- Required task -
Pull out of the data below the stretch of lines bounded by the one containing "# ------------------------------------------------- checks, then" and the one containing "imported = [obj", both bounds included, unchanged.

Excerpt from a dataset
-- begin --
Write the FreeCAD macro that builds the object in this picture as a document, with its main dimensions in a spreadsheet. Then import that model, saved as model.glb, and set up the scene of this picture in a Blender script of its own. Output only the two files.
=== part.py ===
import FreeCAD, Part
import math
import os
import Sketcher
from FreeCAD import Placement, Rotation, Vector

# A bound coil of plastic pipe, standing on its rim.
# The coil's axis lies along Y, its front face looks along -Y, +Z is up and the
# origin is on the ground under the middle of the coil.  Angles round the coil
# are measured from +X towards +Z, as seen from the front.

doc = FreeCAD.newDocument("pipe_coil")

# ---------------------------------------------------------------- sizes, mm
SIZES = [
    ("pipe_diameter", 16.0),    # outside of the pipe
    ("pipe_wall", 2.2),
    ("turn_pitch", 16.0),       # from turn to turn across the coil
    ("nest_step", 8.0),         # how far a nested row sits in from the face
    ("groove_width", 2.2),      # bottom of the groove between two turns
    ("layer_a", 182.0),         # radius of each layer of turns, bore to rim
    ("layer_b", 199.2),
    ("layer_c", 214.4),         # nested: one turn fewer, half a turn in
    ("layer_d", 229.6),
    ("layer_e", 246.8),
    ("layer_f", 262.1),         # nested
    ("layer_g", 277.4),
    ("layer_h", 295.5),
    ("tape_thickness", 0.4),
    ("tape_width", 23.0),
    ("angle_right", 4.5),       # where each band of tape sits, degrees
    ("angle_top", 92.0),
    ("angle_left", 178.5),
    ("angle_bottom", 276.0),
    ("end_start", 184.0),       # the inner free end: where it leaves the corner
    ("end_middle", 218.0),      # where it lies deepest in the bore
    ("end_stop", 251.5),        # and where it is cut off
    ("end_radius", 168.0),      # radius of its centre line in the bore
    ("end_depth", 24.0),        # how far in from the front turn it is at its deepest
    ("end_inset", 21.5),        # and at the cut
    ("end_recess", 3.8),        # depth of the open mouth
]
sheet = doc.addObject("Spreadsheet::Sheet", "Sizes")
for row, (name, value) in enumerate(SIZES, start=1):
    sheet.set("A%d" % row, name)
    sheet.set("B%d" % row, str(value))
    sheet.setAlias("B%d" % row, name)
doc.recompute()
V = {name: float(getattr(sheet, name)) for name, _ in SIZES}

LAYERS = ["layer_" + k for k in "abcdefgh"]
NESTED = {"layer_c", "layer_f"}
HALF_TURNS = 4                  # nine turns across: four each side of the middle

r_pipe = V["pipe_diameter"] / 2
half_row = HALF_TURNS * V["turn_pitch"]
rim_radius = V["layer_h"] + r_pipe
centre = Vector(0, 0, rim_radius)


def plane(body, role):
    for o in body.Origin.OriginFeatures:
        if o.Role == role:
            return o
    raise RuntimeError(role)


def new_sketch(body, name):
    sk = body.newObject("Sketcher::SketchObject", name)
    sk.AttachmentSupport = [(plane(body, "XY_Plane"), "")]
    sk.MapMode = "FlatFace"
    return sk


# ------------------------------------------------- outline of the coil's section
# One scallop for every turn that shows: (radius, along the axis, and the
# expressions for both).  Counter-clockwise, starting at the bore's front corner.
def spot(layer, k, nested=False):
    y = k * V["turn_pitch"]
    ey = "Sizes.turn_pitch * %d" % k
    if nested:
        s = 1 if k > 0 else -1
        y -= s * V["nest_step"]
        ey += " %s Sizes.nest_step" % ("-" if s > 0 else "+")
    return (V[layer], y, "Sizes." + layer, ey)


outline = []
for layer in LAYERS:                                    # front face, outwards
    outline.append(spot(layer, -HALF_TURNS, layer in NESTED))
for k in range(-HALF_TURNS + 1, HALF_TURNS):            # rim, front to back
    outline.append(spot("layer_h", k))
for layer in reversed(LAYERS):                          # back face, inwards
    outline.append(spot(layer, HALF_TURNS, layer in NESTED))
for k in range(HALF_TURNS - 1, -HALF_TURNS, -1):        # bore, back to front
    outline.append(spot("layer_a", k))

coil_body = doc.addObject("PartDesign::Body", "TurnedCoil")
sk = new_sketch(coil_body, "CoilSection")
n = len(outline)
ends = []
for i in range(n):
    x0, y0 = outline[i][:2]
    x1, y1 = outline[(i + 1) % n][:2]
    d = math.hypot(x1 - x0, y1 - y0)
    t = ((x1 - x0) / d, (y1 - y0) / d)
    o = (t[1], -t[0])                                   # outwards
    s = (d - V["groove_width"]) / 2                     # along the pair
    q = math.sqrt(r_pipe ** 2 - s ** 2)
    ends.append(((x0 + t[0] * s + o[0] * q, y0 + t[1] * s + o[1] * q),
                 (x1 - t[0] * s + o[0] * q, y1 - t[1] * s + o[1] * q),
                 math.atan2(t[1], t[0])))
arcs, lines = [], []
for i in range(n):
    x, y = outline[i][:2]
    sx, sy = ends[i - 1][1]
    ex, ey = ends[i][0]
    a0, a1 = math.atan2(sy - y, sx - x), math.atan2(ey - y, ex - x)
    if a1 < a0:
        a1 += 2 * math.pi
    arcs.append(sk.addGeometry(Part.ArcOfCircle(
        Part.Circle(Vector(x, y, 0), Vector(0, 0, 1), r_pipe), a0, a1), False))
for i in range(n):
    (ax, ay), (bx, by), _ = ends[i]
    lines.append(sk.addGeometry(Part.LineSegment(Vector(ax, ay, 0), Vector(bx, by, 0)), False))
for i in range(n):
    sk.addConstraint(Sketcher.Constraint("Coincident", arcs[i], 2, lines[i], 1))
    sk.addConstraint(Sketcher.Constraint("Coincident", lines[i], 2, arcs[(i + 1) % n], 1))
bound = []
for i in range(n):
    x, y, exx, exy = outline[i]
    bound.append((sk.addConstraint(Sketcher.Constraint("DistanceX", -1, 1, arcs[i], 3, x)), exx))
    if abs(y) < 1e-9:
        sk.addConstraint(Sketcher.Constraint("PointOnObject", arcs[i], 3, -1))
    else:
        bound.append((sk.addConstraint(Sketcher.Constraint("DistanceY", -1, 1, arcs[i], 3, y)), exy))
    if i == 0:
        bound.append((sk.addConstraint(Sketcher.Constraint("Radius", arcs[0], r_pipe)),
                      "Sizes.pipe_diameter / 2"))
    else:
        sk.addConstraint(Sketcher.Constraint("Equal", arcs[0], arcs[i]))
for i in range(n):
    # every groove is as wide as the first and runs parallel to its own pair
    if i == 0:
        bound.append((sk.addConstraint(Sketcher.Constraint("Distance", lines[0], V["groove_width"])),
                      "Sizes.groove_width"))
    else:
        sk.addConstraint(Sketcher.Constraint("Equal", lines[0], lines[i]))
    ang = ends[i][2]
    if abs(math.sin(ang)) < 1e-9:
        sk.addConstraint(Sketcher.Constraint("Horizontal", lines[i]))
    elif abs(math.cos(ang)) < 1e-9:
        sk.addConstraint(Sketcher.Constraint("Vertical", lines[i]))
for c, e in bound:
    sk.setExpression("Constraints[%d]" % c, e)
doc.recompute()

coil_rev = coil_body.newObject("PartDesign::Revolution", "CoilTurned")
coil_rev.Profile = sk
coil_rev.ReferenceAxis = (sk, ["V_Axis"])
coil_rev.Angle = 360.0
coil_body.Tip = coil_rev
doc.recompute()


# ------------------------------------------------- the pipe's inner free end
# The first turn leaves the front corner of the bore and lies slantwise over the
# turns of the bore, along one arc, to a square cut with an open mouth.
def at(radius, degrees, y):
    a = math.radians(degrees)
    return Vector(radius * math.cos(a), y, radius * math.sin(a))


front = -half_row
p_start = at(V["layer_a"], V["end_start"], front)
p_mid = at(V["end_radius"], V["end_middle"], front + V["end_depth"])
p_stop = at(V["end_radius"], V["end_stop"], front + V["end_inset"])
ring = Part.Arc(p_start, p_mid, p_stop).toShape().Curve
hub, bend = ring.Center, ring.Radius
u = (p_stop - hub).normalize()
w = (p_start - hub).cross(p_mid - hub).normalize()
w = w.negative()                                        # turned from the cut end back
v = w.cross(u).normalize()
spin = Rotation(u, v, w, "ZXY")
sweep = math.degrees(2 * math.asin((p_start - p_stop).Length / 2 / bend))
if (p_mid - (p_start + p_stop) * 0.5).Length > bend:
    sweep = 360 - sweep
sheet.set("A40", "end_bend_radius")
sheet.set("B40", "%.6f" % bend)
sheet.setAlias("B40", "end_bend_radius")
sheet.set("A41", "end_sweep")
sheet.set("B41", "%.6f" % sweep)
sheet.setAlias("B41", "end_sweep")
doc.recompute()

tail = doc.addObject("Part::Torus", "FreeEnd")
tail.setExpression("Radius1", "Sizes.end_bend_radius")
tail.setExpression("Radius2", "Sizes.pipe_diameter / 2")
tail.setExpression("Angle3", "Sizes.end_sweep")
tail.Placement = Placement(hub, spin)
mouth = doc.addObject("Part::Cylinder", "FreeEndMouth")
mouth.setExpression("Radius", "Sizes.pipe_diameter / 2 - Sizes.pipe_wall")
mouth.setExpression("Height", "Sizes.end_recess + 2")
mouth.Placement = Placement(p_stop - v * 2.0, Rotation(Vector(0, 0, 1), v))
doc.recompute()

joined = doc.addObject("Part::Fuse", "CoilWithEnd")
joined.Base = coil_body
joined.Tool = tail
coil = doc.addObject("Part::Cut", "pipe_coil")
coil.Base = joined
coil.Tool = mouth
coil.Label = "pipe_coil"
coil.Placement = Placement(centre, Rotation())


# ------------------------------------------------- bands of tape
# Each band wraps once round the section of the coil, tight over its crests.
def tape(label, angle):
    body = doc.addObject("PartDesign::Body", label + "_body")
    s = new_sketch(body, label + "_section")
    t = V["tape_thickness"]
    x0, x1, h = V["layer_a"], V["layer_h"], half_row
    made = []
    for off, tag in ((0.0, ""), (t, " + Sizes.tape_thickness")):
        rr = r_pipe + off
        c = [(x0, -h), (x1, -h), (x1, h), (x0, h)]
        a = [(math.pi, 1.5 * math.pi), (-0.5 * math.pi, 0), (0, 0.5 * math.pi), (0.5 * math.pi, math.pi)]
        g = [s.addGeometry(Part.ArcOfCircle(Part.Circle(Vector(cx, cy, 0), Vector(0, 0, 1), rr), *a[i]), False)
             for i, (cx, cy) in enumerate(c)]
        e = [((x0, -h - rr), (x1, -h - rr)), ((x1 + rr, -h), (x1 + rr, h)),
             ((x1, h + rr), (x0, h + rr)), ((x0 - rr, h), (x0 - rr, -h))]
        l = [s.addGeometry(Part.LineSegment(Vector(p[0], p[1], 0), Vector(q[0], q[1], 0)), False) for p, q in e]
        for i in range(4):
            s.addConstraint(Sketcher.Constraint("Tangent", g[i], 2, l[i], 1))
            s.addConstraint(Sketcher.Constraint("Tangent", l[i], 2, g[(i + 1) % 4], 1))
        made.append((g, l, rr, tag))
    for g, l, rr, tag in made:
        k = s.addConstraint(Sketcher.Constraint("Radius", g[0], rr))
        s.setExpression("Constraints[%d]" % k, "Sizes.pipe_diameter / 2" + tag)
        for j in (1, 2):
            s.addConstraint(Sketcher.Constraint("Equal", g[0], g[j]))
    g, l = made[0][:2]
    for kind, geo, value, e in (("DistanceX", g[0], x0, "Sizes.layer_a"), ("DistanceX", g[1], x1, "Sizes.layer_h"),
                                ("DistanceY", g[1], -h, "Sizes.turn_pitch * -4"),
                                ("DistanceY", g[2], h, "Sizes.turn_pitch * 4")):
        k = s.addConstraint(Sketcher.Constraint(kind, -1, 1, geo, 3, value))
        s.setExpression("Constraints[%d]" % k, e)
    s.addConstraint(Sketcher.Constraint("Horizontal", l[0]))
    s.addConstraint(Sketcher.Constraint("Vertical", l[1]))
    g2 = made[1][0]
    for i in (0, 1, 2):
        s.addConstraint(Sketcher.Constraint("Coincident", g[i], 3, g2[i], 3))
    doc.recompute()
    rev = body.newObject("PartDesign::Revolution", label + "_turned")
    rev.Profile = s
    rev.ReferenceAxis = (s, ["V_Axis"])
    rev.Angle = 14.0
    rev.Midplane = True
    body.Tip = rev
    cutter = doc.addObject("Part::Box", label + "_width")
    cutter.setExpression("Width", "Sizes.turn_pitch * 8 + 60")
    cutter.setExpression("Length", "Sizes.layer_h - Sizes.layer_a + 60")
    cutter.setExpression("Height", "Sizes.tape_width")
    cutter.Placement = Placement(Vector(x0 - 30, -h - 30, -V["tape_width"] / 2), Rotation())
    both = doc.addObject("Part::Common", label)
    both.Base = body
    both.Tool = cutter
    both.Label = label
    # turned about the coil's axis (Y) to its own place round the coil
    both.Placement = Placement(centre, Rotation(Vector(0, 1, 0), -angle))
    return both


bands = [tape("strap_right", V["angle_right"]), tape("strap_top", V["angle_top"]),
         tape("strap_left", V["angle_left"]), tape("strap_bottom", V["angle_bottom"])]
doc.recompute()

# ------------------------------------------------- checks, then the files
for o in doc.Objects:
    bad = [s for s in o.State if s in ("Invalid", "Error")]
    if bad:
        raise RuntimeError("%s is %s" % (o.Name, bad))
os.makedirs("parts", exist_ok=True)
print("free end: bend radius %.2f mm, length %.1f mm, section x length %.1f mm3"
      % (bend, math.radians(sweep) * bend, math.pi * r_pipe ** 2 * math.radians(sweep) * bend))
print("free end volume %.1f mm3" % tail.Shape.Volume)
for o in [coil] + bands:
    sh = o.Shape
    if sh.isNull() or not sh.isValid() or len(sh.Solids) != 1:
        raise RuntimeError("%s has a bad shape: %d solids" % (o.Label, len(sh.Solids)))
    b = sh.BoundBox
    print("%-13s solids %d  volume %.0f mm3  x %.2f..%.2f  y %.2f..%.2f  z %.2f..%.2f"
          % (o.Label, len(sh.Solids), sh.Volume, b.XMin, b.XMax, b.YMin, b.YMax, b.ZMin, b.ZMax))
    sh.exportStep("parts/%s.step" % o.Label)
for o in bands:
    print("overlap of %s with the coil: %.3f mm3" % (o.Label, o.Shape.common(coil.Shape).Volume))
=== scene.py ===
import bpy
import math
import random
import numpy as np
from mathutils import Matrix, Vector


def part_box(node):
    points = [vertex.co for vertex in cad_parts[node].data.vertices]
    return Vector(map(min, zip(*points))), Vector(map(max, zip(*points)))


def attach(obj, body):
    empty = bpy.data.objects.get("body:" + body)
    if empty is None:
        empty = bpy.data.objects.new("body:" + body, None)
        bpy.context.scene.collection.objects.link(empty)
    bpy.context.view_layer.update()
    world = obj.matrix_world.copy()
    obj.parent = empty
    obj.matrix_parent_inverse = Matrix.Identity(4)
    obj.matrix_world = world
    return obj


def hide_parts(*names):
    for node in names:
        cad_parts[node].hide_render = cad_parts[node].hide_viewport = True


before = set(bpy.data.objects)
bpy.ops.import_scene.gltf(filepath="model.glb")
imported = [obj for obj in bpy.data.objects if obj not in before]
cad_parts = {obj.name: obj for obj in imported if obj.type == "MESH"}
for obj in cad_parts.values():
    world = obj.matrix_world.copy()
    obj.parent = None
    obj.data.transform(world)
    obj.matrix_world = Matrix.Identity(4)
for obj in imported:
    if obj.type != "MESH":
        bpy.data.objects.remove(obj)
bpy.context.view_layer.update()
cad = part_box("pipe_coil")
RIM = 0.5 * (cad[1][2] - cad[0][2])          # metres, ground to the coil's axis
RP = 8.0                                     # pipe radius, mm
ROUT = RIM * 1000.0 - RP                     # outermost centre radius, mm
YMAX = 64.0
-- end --
-- begin --
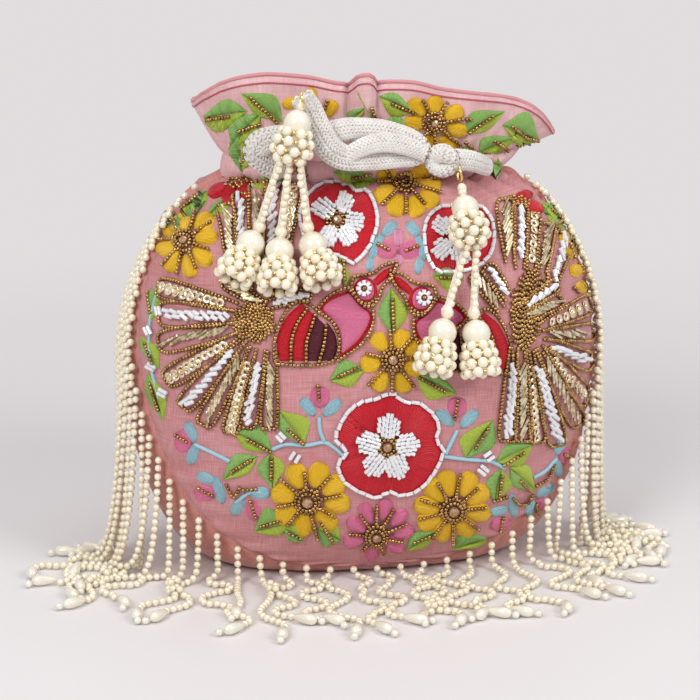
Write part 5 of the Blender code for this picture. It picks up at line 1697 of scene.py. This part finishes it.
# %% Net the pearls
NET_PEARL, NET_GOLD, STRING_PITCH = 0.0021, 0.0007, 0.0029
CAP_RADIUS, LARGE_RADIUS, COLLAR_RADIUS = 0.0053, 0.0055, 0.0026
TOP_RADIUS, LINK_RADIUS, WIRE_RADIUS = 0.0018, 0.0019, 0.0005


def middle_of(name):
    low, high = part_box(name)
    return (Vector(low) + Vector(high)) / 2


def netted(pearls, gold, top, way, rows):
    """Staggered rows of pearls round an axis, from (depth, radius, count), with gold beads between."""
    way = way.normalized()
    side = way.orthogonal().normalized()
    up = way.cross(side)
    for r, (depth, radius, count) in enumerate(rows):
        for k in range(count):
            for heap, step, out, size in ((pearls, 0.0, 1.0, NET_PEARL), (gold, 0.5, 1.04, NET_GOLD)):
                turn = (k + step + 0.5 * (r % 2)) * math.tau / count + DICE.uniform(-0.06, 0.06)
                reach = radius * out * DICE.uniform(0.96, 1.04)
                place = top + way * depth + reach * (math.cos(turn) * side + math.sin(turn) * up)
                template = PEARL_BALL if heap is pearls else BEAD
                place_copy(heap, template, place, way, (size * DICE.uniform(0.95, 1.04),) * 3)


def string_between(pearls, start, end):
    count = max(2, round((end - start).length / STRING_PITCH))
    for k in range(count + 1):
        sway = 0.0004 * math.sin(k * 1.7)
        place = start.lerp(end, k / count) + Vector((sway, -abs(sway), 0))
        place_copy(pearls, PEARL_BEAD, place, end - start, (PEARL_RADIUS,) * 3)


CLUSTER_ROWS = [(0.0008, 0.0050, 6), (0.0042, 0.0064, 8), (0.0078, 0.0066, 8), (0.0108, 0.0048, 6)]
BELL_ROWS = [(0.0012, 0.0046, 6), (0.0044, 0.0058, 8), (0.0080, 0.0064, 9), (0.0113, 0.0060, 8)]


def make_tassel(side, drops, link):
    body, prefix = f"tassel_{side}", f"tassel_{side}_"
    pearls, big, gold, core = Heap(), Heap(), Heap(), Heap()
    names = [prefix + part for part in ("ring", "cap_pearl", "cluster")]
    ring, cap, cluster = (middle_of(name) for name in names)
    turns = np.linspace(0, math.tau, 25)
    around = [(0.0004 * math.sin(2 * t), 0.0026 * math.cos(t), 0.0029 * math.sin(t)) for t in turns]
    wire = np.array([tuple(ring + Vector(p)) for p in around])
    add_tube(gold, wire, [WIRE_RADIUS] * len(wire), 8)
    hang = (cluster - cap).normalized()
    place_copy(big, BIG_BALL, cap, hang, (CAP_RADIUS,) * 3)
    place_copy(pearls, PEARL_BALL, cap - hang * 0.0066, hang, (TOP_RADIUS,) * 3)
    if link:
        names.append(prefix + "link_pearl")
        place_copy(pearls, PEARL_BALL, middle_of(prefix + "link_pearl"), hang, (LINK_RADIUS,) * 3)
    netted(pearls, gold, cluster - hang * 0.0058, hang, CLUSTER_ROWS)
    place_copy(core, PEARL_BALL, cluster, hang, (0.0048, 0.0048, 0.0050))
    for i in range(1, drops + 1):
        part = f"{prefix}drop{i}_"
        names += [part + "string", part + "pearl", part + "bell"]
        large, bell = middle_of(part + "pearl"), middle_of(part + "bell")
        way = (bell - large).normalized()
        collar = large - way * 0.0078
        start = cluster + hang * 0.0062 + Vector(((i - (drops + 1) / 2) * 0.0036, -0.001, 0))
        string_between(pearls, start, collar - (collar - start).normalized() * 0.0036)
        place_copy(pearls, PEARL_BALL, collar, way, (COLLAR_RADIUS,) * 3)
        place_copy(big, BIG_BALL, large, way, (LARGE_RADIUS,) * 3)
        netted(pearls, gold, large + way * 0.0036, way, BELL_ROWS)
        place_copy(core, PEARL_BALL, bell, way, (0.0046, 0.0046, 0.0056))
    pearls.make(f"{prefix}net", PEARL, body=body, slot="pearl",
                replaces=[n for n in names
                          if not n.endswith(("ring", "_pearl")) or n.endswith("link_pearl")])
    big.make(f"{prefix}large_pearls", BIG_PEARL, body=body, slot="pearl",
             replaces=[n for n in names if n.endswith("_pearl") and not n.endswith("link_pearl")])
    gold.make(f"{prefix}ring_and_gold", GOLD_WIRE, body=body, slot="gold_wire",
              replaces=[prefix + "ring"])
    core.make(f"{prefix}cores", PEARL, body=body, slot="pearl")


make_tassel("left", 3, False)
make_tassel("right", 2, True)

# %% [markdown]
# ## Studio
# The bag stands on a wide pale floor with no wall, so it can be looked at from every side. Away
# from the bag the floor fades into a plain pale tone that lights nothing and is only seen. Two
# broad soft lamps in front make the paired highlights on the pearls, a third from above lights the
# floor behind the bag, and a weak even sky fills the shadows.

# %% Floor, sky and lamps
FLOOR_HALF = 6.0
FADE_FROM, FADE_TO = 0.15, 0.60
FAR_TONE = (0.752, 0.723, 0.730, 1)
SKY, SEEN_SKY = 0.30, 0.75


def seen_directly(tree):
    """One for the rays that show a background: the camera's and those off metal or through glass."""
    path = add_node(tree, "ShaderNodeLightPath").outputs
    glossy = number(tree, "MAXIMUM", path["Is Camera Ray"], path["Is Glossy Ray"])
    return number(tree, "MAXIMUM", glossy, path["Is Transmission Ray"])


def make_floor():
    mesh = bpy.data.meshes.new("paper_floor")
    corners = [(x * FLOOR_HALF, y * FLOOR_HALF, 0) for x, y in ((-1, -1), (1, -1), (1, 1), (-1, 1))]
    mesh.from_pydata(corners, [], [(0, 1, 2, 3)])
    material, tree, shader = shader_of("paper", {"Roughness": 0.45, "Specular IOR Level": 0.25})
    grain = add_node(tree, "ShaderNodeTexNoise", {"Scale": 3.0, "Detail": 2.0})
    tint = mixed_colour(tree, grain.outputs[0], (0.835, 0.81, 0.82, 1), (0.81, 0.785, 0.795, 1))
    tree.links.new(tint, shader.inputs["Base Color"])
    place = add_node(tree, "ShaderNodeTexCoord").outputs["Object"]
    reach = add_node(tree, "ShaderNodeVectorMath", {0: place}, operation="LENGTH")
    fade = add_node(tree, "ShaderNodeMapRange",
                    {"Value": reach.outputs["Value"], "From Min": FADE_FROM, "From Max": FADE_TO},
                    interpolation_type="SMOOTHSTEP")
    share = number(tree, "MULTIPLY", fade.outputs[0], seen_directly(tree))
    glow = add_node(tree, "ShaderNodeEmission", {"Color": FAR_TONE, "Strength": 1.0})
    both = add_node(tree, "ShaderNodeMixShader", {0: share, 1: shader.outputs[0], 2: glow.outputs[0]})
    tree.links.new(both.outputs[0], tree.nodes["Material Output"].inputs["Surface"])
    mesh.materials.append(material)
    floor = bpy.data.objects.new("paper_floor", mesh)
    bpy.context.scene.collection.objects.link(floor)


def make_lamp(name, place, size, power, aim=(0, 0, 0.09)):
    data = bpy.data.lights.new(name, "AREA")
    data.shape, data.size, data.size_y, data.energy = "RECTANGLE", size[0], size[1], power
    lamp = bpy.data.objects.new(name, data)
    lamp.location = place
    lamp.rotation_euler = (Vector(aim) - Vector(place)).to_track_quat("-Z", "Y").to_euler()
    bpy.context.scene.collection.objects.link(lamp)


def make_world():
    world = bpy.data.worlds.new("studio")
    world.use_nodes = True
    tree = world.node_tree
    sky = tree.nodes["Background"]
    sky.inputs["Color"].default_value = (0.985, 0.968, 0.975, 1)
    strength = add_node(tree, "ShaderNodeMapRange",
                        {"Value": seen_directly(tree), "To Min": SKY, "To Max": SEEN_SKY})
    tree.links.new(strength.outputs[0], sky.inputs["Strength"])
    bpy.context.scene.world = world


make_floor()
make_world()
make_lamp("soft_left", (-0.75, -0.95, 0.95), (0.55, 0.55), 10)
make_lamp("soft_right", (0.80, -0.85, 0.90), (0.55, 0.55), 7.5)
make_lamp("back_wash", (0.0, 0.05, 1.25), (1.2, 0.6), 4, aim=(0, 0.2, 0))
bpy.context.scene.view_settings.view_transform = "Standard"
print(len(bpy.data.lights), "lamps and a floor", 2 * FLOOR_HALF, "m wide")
-- end --
- Written reply -
# ------------------------------------------------- checks, then the files
for o in doc.Objects:
    bad = [s for s in o.State if s in ("Invalid", "Error")]
    if bad:
        raise RuntimeError("%s is %s" % (o.Name, bad))
os.makedirs("parts", exist_ok=True)
print("free end: bend radius %.2f mm, length %.1f mm, section x length %.1f mm3"
      % (bend, math.radians(sweep) * bend, math.pi * r_pipe ** 2 * math.radians(sweep) * bend))
print("free end volume %.1f mm3" % tail.Shape.Volume)
for o in [coil] + bands:
    sh = o.Shape
    if sh.isNull() or not sh.isValid() or len(sh.Solids) != 1:
        raise RuntimeError("%s has a bad shape: %d solids" % (o.Label, len(sh.Solids)))
    b = sh.BoundBox
    print("%-13s solids %d  volume %.0f mm3  x %.2f..%.2f  y %.2f..%.2f  z %.2f..%.2f"
          % (o.Label, len(sh.Solids), sh.Volume, b.XMin, b.XMax, b.YMin, b.YMax, b.ZMin, b.ZMax))
    sh.exportStep("parts/%s.step" % o.Label)
for o in bands:
    print("overlap of %s with the coil: %.3f mm3" % (o.Label, o.Shape.common(coil.Shape).Volume))
=== scene.py ===
import bpy
import math
import random
import numpy as np
from mathutils import Matrix, Vector


def part_box(node):
    points = [vertex.co for vertex in cad_parts[node].data.vertices]
    return Vector(map(min, zip(*points))), Vector(map(max, zip(*points)))


def attach(obj, body):
    empty = bpy.data.objects.get("body:" + body)
    if empty is None:
        empty = bpy.data.objects.new("body:" + body, None)
        bpy.context.scene.collection.objects.link(empty)
    bpy.context.view_layer.update()
    world = obj.matrix_world.copy()
    obj.parent = empty
    obj.matrix_parent_inverse = Matrix.Identity(4)
    obj.matrix_world = world
    return obj


def hide_parts(*names):
    for node in names:
        cad_parts[node].hide_render = cad_parts[node].hide_viewport = True


before = set(bpy.data.objects)
bpy.ops.import_scene.gltf(filepath="model.glb")
imported = [obj for obj in bpy.data.objects if obj not in before]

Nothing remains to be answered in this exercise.